Records contained in a dataset:

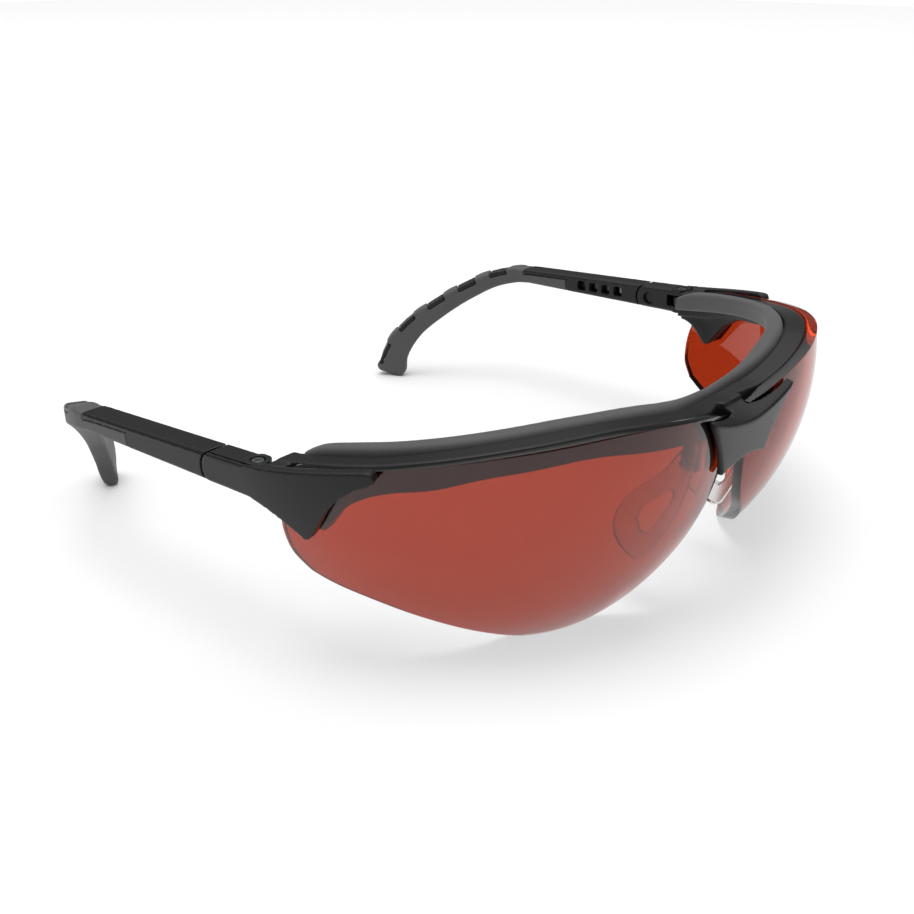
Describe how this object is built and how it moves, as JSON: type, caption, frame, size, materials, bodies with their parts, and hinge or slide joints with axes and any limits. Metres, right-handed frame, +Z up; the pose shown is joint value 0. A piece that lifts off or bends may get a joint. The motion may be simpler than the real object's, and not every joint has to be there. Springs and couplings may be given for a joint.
{
  "type": "safety glasses",
  "caption": "Wrap-round safety glasses: separate tinted lenses hung from a brow bar, soft brow pad and nose pads, and temples that fold, tilt and lengthen.",
  "frame": {"origin": "centre of the bounding box in plan, on the surface the glasses stand on", "axes": "+Z up, the front faces -Y, the wearer's left is +X"},
  "size_m": [0.1452, 0.1427, 0.0443],
  "materials": {
    "black": "satin black moulded plastic",
    "soft_grey": "soft dark grey rubber",
    "filter": "glossy orange-red filter lens",
    "clear_soft": "clear grey soft plastic",
    "steel": "plain steel",
    "brass": "plain brass"
  },
  "bodies": {
    "front": {"front_frame": "black", "brow_pad": "soft_grey", "nose_mount": "black", "lens_left": "filter", "lens_right": "filter", "nose_pad_pin_left": "steel", "nose_pad_pin_right": "steel"},
    "hinge_left": {"hinge_block_left": "black", "hinge_screw_left": "steel", "hinge_nut_left": "brass", "tilt_pin_left": "black"},
    "rail_left": {"tilt_rail_left": "black", "click_spring_left": "steel"},
    "arm_left": {"temple_arm_left": "black", "ear_tip_left": "soft_grey"},
    "nose_leaf_left": {"nose_pad_left": "clear_soft"},
    "hinge_right": {"hinge_block_right": "black", "hinge_screw_right": "steel", "hinge_nut_right": "brass", "tilt_pin_right": "black"},
    "rail_right": {"tilt_rail_right": "black", "click_spring_right": "steel"},
    "arm_right": {"temple_arm_right": "black", "ear_tip_right": "soft_grey"},
    "nose_leaf_right": {"nose_pad_right": "clear_soft"}
  },
  "joints": [
    {"name": "fold_left", "type": "hinge", "parent": "front", "child": "hinge_left", "pos_m": [0.0693, -0.01549, 0.0333], "axis": [0, 0.0419, 0.9991], "range_deg": [0, 88]},
    {"name": "tilt_left", "type": "hinge", "parent": "hinge_left", "child": "rail_left", "pos_m": [0.0698, -0.00731, 0.03271], "axis": [1, 0, 0], "range_deg": [-8, 8]},
    {"name": "length_left", "type": "slide", "parent": "rail_left", "child": "arm_left", "axis": [0, 0.9991, -0.0419], "range_m": [0, 0.0114]},
    {"name": "nose_leaf_swing_left", "type": "hinge", "parent": "front", "child": "nose_leaf_left", "pos_m": [0.011, -0.06369, 0.03], "axis": [0.9781, 0, 0.2079], "range_deg": [-2, 8]},
    {"name": "fold_right", "type": "hinge", "parent": "front", "child": "hinge_right", "pos_m": [-0.0693, -0.01549, 0.0333], "axis": [0, -0.0419, -0.9991], "range_deg": [0, 74]},
    {"name": "tilt_right", "type": "hinge", "parent": "hinge_right", "child": "rail_right", "pos_m": [-0.0698, -0.00731, 0.03271], "axis": [1, 0, 0], "range_deg": [-8, 8]},
    {"name": "length_right", "type": "slide", "parent": "rail_right", "child": "arm_right", "axis": [0, 0.9991, -0.0419], "range_m": [0, 0.0114]},
    {"name": "nose_leaf_swing_right", "type": "hinge", "parent": "front", "child": "nose_leaf_right", "pos_m": [-0.011, -0.06369, 0.03], "axis": [0.9781, 0, -0.2079], "range_deg": [-2, 8]}
  ]
}
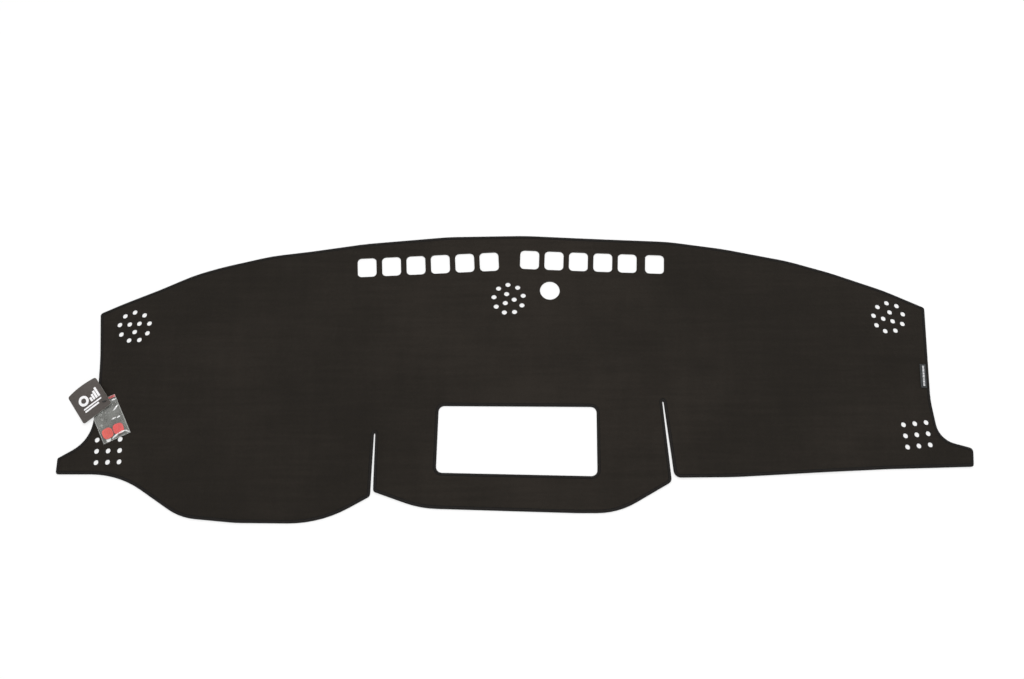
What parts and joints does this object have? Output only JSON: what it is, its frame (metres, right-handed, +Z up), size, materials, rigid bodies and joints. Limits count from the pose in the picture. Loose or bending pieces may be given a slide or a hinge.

## WHAT IS REQUIRED
Write out the full listing exactly as given.

## COMPLETE RESPONSE
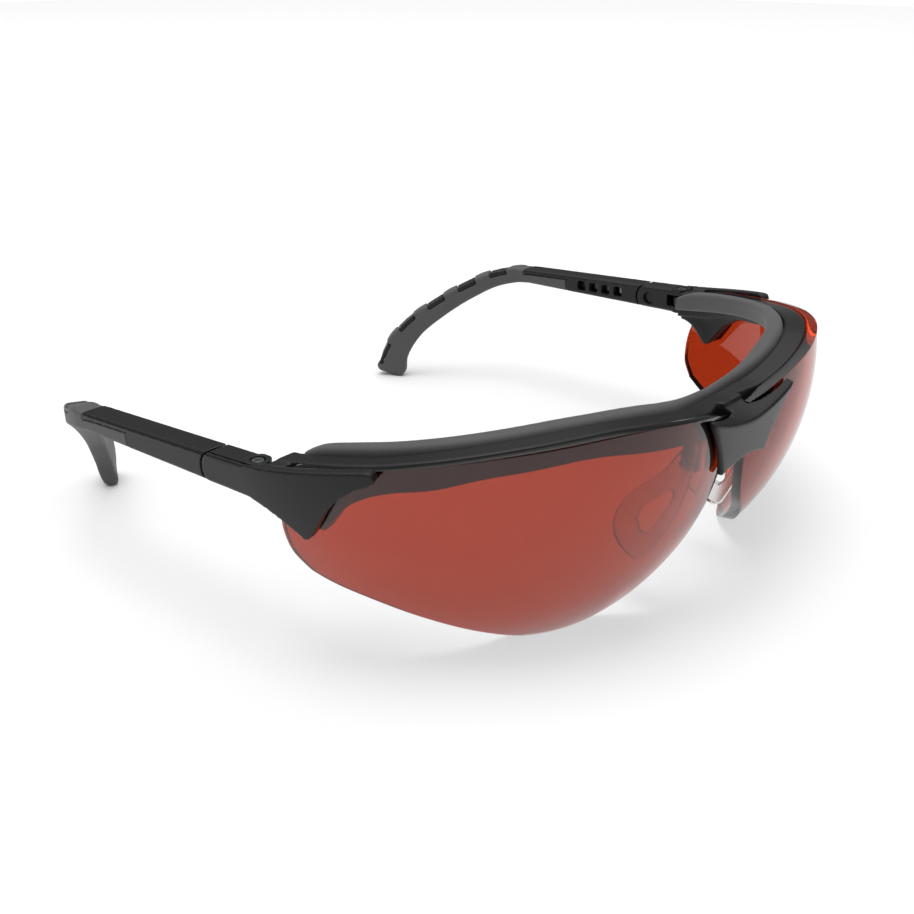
Describe how this object is built and how it moves, as JSON: type, caption, frame, size, materials, bodies with their parts, and hinge or slide joints with axes and any limits. Metres, right-handed frame, +Z up; the pose shown is joint value 0. A piece that lifts off or bends may get a joint. The motion may be simpler than the real object's, and not every joint has to be there. Springs and couplings may be given for a joint.
{
  "type": "safety glasses",
  "caption": "Wrap-round safety glasses: separate tinted lenses hung from a brow bar, soft brow pad and nose pads, and temples that fold, tilt and lengthen.",
  "frame": {"origin": "centre of the bounding box in plan, on the surface the glasses stand on", "axes": "+Z up, the front faces -Y, the wearer's left is +X"},
  "size_m": [0.1452, 0.1427, 0.0443],
  "materials": {
    "black": "satin black moulded plastic",
    "soft_grey": "soft dark grey rubber",
    "filter": "glossy orange-red filter lens",
    "clear_soft": "clear grey soft plastic",
    "steel": "plain steel",
    "brass": "plain brass"
  },
  "bodies": {
    "front": {"front_frame": "black", "brow_pad": "soft_grey", "nose_mount": "black", "lens_left": "filter", "lens_right": "filter", "nose_pad_pin_left": "steel", "nose_pad_pin_right": "steel"},
    "hinge_left": {"hinge_block_left": "black", "hinge_screw_left": "steel", "hinge_nut_left": "brass", "tilt_pin_left": "black"},
    "rail_left": {"tilt_rail_left": "black", "click_spring_left": "steel"},
    "arm_left": {"temple_arm_left": "black", "ear_tip_left": "soft_grey"},
    "nose_leaf_left": {"nose_pad_left": "clear_soft"},
    "hinge_right": {"hinge_block_right": "black", "hinge_screw_right": "steel", "hinge_nut_right": "brass", "tilt_pin_right": "black"},
    "rail_right": {"tilt_rail_right": "black", "click_spring_right": "steel"},
    "arm_right": {"temple_arm_right": "black", "ear_tip_right": "soft_grey"},
    "nose_leaf_right": {"nose_pad_right": "clear_soft"}
  },
  "joints": [
    {"name": "fold_left", "type": "hinge", "parent": "front", "child": "hinge_left", "pos_m": [0.0693, -0.01549, 0.0333], "axis": [0, 0.0419, 0.9991], "range_deg": [0, 88]},
    {"name": "tilt_left", "type": "hinge", "parent": "hinge_left", "child": "rail_left", "pos_m": [0.0698, -0.00731, 0.03271], "axis": [1, 0, 0], "range_deg": [-8, 8]},
    {"name": "length_left", "type": "slide", "parent": "rail_left", "child": "arm_left", "axis": [0, 0.9991, -0.0419], "range_m": [0, 0.0114]},
    {"name": "nose_leaf_swing_left", "type": "hinge", "parent": "front", "child": "nose_leaf_left", "pos_m": [0.011, -0.06369, 0.03], "axis": [0.9781, 0, 0.2079], "range_deg": [-2, 8]},
    {"name": "fold_right", "type": "hinge", "parent": "front", "child": "hinge_right", "pos_m": [-0.0693, -0.01549, 0.0333], "axis": [0, -0.0419, -0.9991], "range_deg": [0, 74]},
    {"name": "tilt_right", "type": "hinge", "parent": "hinge_right", "child": "rail_right", "pos_m": [-0.0698, -0.00731, 0.03271], "axis": [1, 0, 0], "range_deg": [-8, 8]},
    {"name": "length_right", "type": "slide", "parent": "rail_right", "child": "arm_right", "axis": [0, 0.9991, -0.0419], "range_m": [0, 0.0114]},
    {"name": "nose_leaf_swing_right", "type": "hinge", "parent": "front", "child": "nose_leaf_right", "pos_m": [-0.011, -0.06369, 0.03], "axis": [0.9781, 0, -0.2079], "range_deg": [-2, 8]}
  ]
}
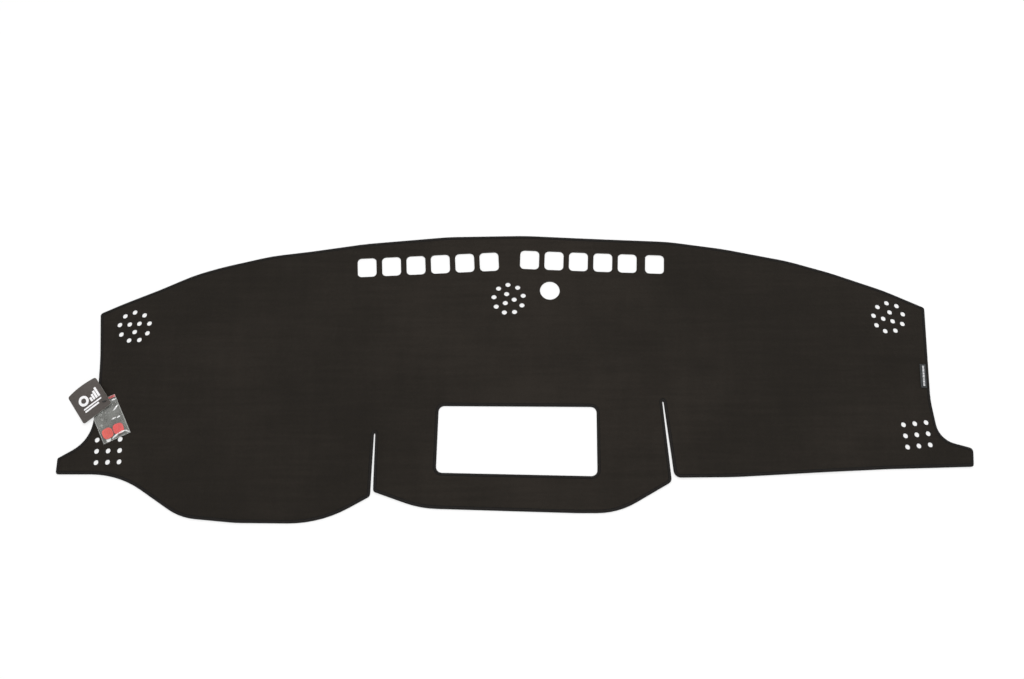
What parts and joints does this object have? Output only JSON: what it is, its frame (metres, right-handed, +Z up), size, materials, rigid bodies and joints. Limits count from the pose in the picture. Loose or bending pieces may be given a slide or a hinge.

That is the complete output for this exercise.